Whether Madam Ranevsky, Lopakhin or Trofimov, they have their respective definition about the cherry orchard. They represent different types of cultures; therefore, they always conflict with each other in ideology. To them, the orchard has its symbolic meaning. The orchard is the Promised Land, Utopia or Eden. As a landowner, the orchard should be an extremely important place to Madam Ranevsky because it is where she grew up. However, being bounded by debts, she has to sell the beautiful land so that she could pay for her debts and go on searching another promised land. Consequently, the orchard is no longer her land. After that, Lopakhin takes the land; it is his new promised land. He is finally able to sell the land, to invest in the land, and to snatch higher benefit from it. But it is his greedy abyss that makes the result becomes the suffering of change.
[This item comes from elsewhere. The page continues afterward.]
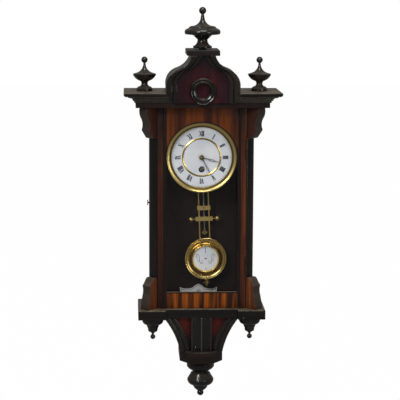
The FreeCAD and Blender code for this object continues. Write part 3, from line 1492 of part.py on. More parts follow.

So the orchard becomes a victim of Lopakhin’s utopian ideas. In comparison to him, Gayev is a true realist. His assumptions and presumptions are realized at the end: the aunt sends the exact amount of money which Gayev predicts; the cherry orchard sold for the debts, as Gayev foresaw in the beginning. Finally, after selling the estate both Gayev and Ranevsky seem to feel relieved.

To sum up, by the superiority of capitalism, the “nouveau riche¨ finally outshines the traditional group who they co-exist with. There is nothing wrong with pursuing fortune, yet it is absolutely reasonable to protect the cherry orchard. The real problem is that the nouveau riche seriously ignore the principle of co-exist. They cause an imbalance between spirit and material. Moreover, The Cherry Orchard is thus, in part, a “generation” play, making the conflict between the old and the young, the substance of a thousand dramatic themes. The beginning itself is the end, whereas, the end itself is a new beginning. The structure of the play is not complex, yet it states the historical background of modern Russia. The western culture swamps from one to another and it finally arrived in Russia. It speared out on the vast landscape. It changed Russians’ life and shacked old value. The immense Russian territory ends up being the battlefield of two types of cultures.